Phantogram, Ceremony: I’ve been a big fan of this group after coming across them as an opener in a radio winter holiday show that I attended for Weezer in 2016. They possess a really interesting sound that blends trip-hop, electronic dance, and rock. It casts a bit of a dark mood, but it’s energetic at the same time. Their 4th full-length, Ceremony, opens up with a more upbeat dance pop vibe. I certainly felt like it was a proper takeoff for the record. Unfortunately, the energy and excitement that comes from that opening track struggles to remain throughout the record. The journey from track to track isn’t as seamless as their earlier releases, but I still appreciate what this record has to offer. “Into Happiness” gives the more familiar dark electronic dance vibe that is sewn into the Phantogram DNA. Overall this feels like a more abstract approach while trying not to be at the same time. I could see how people could dig this record. I’m stoked on the gems this record has, and if it took building the journey of this album to give life to those tracks, I’m glad this record exists as part of their discography. I’m eager to see what comes after this release. Not so much that I need something closer to their first releases, but I feel this sets them up to transition into the next phase of Phantogram.
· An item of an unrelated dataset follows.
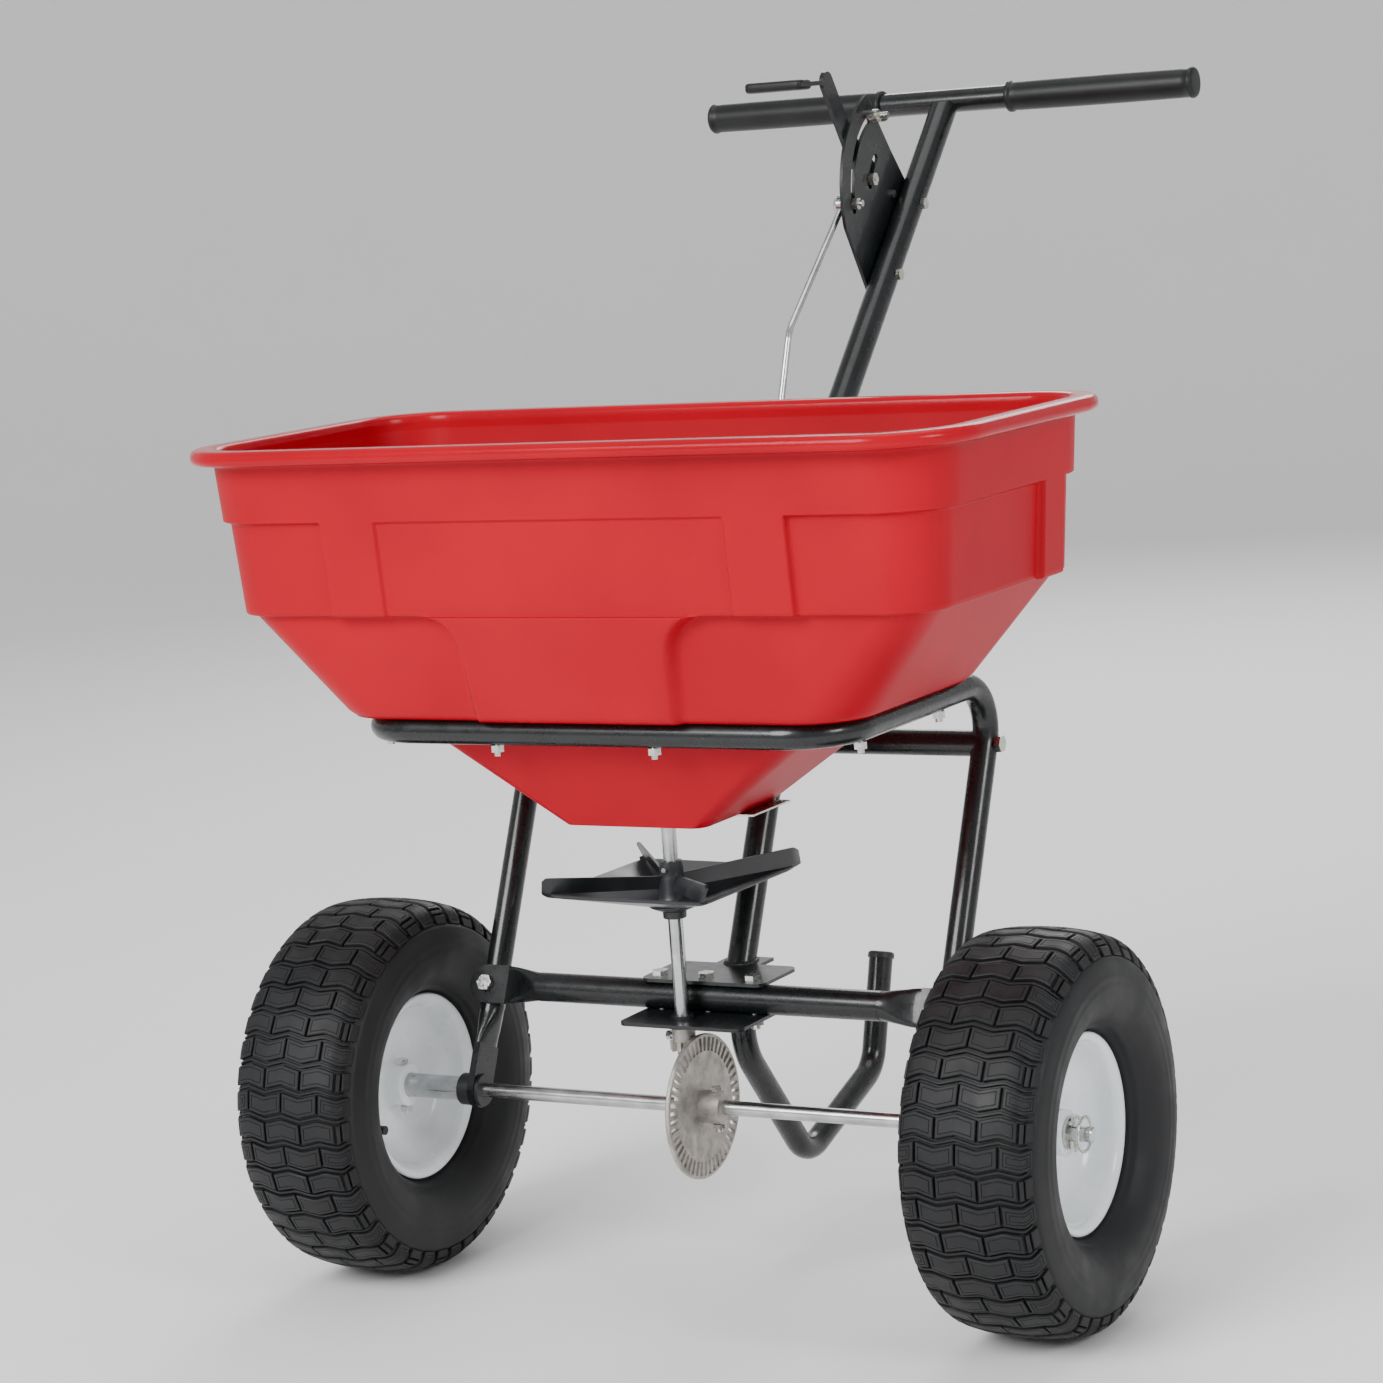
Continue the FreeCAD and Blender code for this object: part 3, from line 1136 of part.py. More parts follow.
# ---------------------------------------------------------------- rate plate, lever and rod
def rate_plate():
    """Gauge plate on the left of the mast, with the stop slot and the guide slot."""
    x0 = RATE_PLATE_X
    x1 = MAST_FLAT_X
    low = mast_axis(RATE_BOLT_Z[0] - 12)
    high = mast_axis(RATE_BOLT_Z[1] + 20)
    back = V(0, 8, -8)
    arc_points = [polar(RATE_PLATE_R, degrees) for degrees in RATE_EDGE_AT]
    arc = Part.Arc(*[V(x0, y, z) for y, z in arc_points]).toShape()
    corners = [arc_points[2], (low.y, low.z), ((low + back).y, (low + back).z),
               ((high + back).y, (high + back).z), (high.y - 30, high.z + 34), arc_points[0]]
    edges = [arc]
    for k in range(len(corners) - 1):
        a = V(x0, corners[k][0], corners[k][1])
        b = V(x0, corners[k + 1][0], corners[k + 1][1])
        edges.append(Part.makeLine(a, b))
    plate = Part.Face(Part.Wire(edges)).extrude(V(x1 - x0, 0, 0))
    cutters = [arc_slot(SLOT_R, 2 * (M6_R + BOLT_FREE) + 0.6, SLOT_FROM, SLOT_TO, x0 - 1, x1 + 1)]
    cutters.append(arc_slot(GUIDE_R, 2 * M6_R + 2.4, GUIDE_FROM, GUIDE_TO, x0 - 1, x1 + 1))
    for z in RATE_BOLT_Z:
        at = mast_axis(z)
        cutters.append(cyl(M6_R + BOLT_FREE, at - V(30, 0, 0), at + V(30, 0, 0)))
    cutters.append(cyl(M6_R, V(-60, PIVOT_Y, PIVOT_Z), V(60, PIVOT_Y, PIVOT_Z)))
    return plate.cut(cutters)


def rate_plate_bolts():
    pieces = []
    for z in RATE_BOLT_Z:
        at = mast_axis(z)
        seat = at + V(RATE_PLATE_X, 0, 0)
        pieces.append(bolt(at + V(MAST_R, 0, 0), seat - V(RATE_NUT_H + 0.5, 0, 0),
                           M6_R, M6_HEAD_FLATS, M6_HEAD_H))
        pieces.append(nut(seat, V(-1, 0, 0), M6_R, M6_HEAD_FLATS, RATE_NUT_H))
    return group(pieces)


def pivot_bolt():
    """Shoulder bolt that the lever turns on, fixed in the rate plate."""
    out = LEVER_X - MOVING
    seat = V(out, PIVOT_Y, PIVOT_Z)
    shank = cyl(M6_R, seat, V(MAST_FLAT_X + 3, PIVOT_Y, PIVOT_Z))
    head = hexagon(M6_HEAD_FLATS, V(out - M6_HEAD_H, PIVOT_Y, PIVOT_Z), seat)
    flange = nut(V(MAST_FLAT_X, PIVOT_Y, PIVOT_Z), V(1, 0, 0), M6_R, 7.0, 3)
    return fuse([head, shank, flange])


def lever_arm():
    """Flat lever: a crank behind the rate plate and an arm turned out over the left grip."""
    x0 = LEVER_X
    x1 = LEVER_X + LEVER_T
    pivot = (PIVOT_Y, PIVOT_Z)
    rod_end = polar(SLOT_R, ROD_AT)
    guide = polar(GUIDE_R, GUIDE_AT)
    elbow = (PIVOT_Y - 73.0, PIVOT_Z + 53.0)
    knee = (LEVER_KNEE_Y, LEVER_KNEE_Z)
    arms = [strip(pivot, rod_end, LEVER_W, x0, x1), strip(pivot, elbow, LEVER_W, x0, x1),
            strip(elbow, knee, LEVER_W, x0, x1), strip(guide, elbow, LEVER_W, x0, x1)]
    half = LEVER_W / 2
    turned = block(x0 - LEVER_OUT_L, x1, knee[0] - half, knee[0] + half, knee[1] - 2, knee[1] - 2 + LEVER_T)
    body = fuse(arms + [turned])
    cutters = [cyl(M6_R + RUNNING, V(x0 - 1, PIVOT_Y, PIVOT_Z), V(x1 + 1, PIVOT_Y, PIVOT_Z))]
    for y, z in (rod_end, guide):
        cutters.append(cyl(M6_R, V(x0 - 1, y, z), V(x1 + 1, y, z)))
    return body.cut(cutters)


def lever_pad():
    """Dipped vinyl sleeve on the turned-out end of the lever."""
    x1 = LEVER_X - LEVER_OUT_L + LEVER_PAD_L
    x0 = LEVER_X - LEVER_OUT_L - 3
    half = LEVER_W / 2
    z0 = LEVER_KNEE_Z - 2
    outer = block(x0, x1, LEVER_KNEE_Y - half - 2.5, LEVER_KNEE_Y + half + 2.5, z0 - 3, z0 + LEVER_T + 3)
    outer = outer.makeFillet(2.4, outer.Edges)
    inner = block(x0 + 3, x1 + 5, LEVER_KNEE_Y - half, LEVER_KNEE_Y + half, z0, z0 + LEVER_T)
    return outer.cut(inner)


def lever_guide_bolt():
    y, z = polar(GUIDE_R, GUIDE_AT)
    far = MAST_FLAT_X + MOVING
    screw = bolt(V(LEVER_X, y, z), V(far + 6.5, y, z), M6_R, M6_HEAD_FLATS, M6_HEAD_H)
    holder = nut(V(far, y, z), V(1, 0, 0), M6_R, M6_HEAD_FLATS + 1, 5)
    return group([screw, holder])


def rod_pivot_bolt():
    """Pin through the lever and the stop slot, on which the control rod hangs."""
    y, z = polar(SLOT_R, ROD_AT)
    eye = 2 * ROD_R
    out = LEVER_X - 2 * MOVING - eye
    screw = bolt(V(out, y, z), V(MAST_FLAT_X + MOVING + 9.0, y, z), M6_R, M6_HEAD_FLATS, M6_HEAD_H)
    holders = [nut(V(MAST_FLAT_X + MOVING, y, z), V(1, 0, 0), M6_R, M6_HEAD_FLATS, 5)]
    return group([screw] + holders)


def hook_point():
    """Middle of the rod where it turns into the gate's ear."""
    return V(ROD_X, GATE_TAIL_Y - HOOK_BACK, GATE_Z + HOOK_UP)


def control_rod():
    """Rod from an eye on the lever down to a hook in the gate's ear."""
    y, z = polar(SLOT_R, ROD_AT)
    x = ROD_X
    eye = ring(M6_R + RUNNING + 2 * ROD_R, M6_R + RUNNING, V(x - ROD_R, y, z), V(x + ROD_R, y, z))
    hook = hook_point()
    way = V(0, ROD_BEND_Y - y, ROD_BEND_Z - z).normalize()
    start = V(x, y, z) + way * (M6_R + ROD_R)
    path = [start, V(x, ROD_BEND_Y, ROD_BEND_Z), hook]
    rod = bent_bar(path, [30.0], ROD_R)
    toe = cyl(ROD_R, hook, hook + V(TOE_L, 0, 0))
    ball = Part.makeSphere(ROD_R, hook)
    body = fuse([eye, rod, ball, toe])
    return body.cut(cyl(M6_R + RUNNING, V(x - 9, y, z), V(x + 9, y, z)))


def rate_stop_bolt():
    """Carriage bolt clamped anywhere along the stop slot."""
    y, z = polar(SLOT_R, STOP_AT)
    head = hexagon(M6_HEAD_FLATS, V(RATE_PLATE_X - 3, y, z), V(RATE_PLATE_X, y, z))
    return fuse([head, cyl(M6_R, V(RATE_PLATE_X, y, z), V(MAST_FLAT_X + 18, y, z))])


def rate_stop_wing_nut():
    y, z = polar(SLOT_R, STOP_AT)
    x0 = MAST_FLAT_X
    boss = cyl(6.0, V(x0, y, z), V(x0 + 8, y, z))
    wings = [block(x0 + 2, x0 + 10, y - 14, y + 14, z - 1.25, z + 1.25)]
    return fuse([boss] + wings).cut(cyl(M6_R, V(x0 - 1, y, z), V(x0 + 30, y, z)))


# ---------------------------------------------------------------- write every piece
def left_rim_sticker():
    """Thin label on the inner face of the left rim's web."""
    x = -WHEEL_X + 6
    web = wheel_rim(-WHEEL_X)
    skin = web.copy()
    skin.translate(V(STICKER_T, 0, 0))
    column = block(-WHEEL_X, x + 1, -12, 8, -50, -29)
    return skin.common(column).cut(web)


PIECES = {
    "hopper": hopper,
    "hopper_bolts": hopper_bolts,
    "hopper_nuts": hopper_nuts,
    "outlet_plate": outlet_plate,
    "outlet_screws": outlet_screws,
    "gate_guides": gate_guides,
    "shutoff_gate": shutoff_gate,
    "cradle_frame": cradle_frame,
    "rear_cross_tube": rear_cross_tube,
    "rear_cross_bolts": rear_cross_bolts,
    "lower_crossbar": lower_crossbar,
    "crossbar_bolts": crossbar_bolts,
    "upper_clamp_plate": upper_clamp_plate,
    "lower_clamp_plate": lower_clamp_plate,
    "clamp_bolts": clamp_bolts,
    "clamp_nuts": clamp_nuts,
    "mast_tube": mast_tube,
    "mast_bracket": mast_bracket,
    "mast_bracket_bolts": mast_bracket_bolts,
    "handlebar_tube": handlebar_tube,
    "grip_left": grip_left,
    "grip_right": grip_right,
    "stand_tube": stand_tube,
    "stand_end_cap": stand_end_cap,
    "axle_bushing_left": axle_bushing_left,
    "axle_bushing_right": axle_bushing_right,
    "shaft_bearing_lower": shaft_bearing_lower,
    "shaft_bearing_upper": shaft_bearing_upper,
    "axle": axle,
    "drive_gear": drive_gear,
    "gear_drive_bolt": gear_drive_bolt,
    "spacer_sleeve": spacer_sleeve,
    "right_spacer": right_spacer,
    "wheel_drive_bolt": wheel_drive_bolt,
    "axle_washers": axle_washers,
    "linch_pin": linch_pin,
    "left_rim": lambda: wheel_rim(-WHEEL_X),
    "left_tyre": lambda: wheel_tyre(-WHEEL_X),
    "left_hub_bushes": lambda: group(hub_bushes(-WHEEL_X, AXLE_R)),
    "left_valve": lambda: valve_stem(-WHEEL_X),
    "left_rim_sticker": left_rim_sticker,
    "right_rim": lambda: wheel_rim(WHEEL_X),
    "right_tyre": lambda: wheel_tyre(WHEEL_X),
    "right_hub_bushes": lambda: group(hub_bushes(WHEEL_X, AXLE_R + RUNNING)),
    "right_valve": lambda: valve_stem(WHEEL_X),
    "spinner_shaft": spinner_shaft,
    "impeller": impeller,
    "shaft_pins": shaft_pins,
    "pinion": pinion,
    "pinion_set_screw": pinion_set_screw,
    "rate_plate": rate_plate,
    "rate_plate_bolts": rate_plate_bolts,
    "pivot_bolt": pivot_bolt,
    "lever_arm": lever_arm,
    "lever_pad": lever_pad,
    "lever_guide_bolt": lever_guide_bolt,
    "rod_pivot_bolt": rod_pivot_bolt,
    "control_rod": control_rod,
    "rate_stop_bolt": rate_stop_bolt,
    "rate_stop_wing_nut": rate_stop_wing_nut,
}


def write_all():
    os.makedirs("parts", exist_ok=True)
    for name, make in PIECES.items():
        shape = make()
        shape.translate(TO_ORIGIN)
        print(f"{name:22s} solids {len(shape.Solids)}  valid {shape.isValid()}  volume {shape.Volume:.0f}")
        shape.exportStep(os.path.join("parts", name + ".step"))


if __name__ == "__main__":
    write_all()
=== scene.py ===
import math

import bmesh
import bpy
from bpy.props import FloatProperty, FloatVectorProperty, IntProperty, PointerProperty
from mathutils import Matrix, Vector


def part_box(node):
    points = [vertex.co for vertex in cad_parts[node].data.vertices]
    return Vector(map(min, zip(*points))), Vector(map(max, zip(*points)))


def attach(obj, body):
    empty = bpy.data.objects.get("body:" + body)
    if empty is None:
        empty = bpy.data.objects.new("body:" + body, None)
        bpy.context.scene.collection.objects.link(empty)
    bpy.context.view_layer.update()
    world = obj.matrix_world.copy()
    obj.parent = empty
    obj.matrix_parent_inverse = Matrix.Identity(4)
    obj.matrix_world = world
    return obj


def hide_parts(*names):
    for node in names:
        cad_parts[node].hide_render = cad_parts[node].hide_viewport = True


bl_info = {
    "name": "Broadcast spreader",
    "version": (1, 0, 0),
    "blender": (4, 5, 0),
    "location": "View3D > Sidebar > Spreader",
    "description": "Builds the visible pieces of a walk-behind broadcast spreader round its frame",
    "category": "Object",
}

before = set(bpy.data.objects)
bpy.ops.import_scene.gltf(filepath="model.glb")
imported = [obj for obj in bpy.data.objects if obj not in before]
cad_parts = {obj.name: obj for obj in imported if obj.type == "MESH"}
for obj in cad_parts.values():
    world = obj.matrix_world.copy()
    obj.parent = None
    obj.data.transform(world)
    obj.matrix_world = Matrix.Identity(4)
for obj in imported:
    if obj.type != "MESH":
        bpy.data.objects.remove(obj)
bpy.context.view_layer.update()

# ---------------------------------------------------------------- places, from the frame
# Lengths below are millimetres from the axle: +X to the operator's right, +Y back, +Z up.
MM = 0.001


def edges_of(node):
    """Lowest and highest corner of a frame node, in millimetres from the axle."""
    low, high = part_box(node)
    return (low - AXLE) / MM, (high - AXLE) / MM


AXLE = Vector((0.0, 0.0, 0.0))
axle_low, axle_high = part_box("axle")
AXLE = Vector((0.0, (axle_low.y + axle_high.y) / 2, (axle_low.z + axle_high.z) / 2))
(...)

Thao and the Get Down Stay Down, Temple: This is another band that I quickly got hooked on by their unique trip-hop vibes. The thing that makes this band interesting is their ability to jump genres so frequently throughout a record, and even within a song, and then perfectly weave them together for a cohesive arrangement. Temple starts off with the album titled single that immediately captured my attention with a really cool twangy guitar riff. Then in comes a FUNKY bassline quickly followed by a more new-wave vibe drum sequence… and off it goes. This track is made complete with really specific and honest lyrics of her mother’s journey as a Vietnamese refugee. One of my favorite things about this album is how much more it showcases Thao’s unique flow as a vocalist. There is a very Missy Elliot vibe to her flow that I really enjoy. I would summarize it as an avant-garde Rap to verses and chorus. The second track “Phenom” perfectly illustrates that. Another high-point for me on this record is just 4 songs in with a unique indie-rock jam, “Pure Cinema.” A little more of a brighter, upbeat vibe. Then comes, “Marauders,” a love song for her wife that gives off a Phil CollinsIn the Air Tonight” vibe. The album from there keeps on…interesting and authentic to the group’s flawless ability to seamlessly blend in and out of so many genres. The closing track “Marrow” is such a proper closing track that dynamically sets the mood to feel like we’re saying goodbye… for now.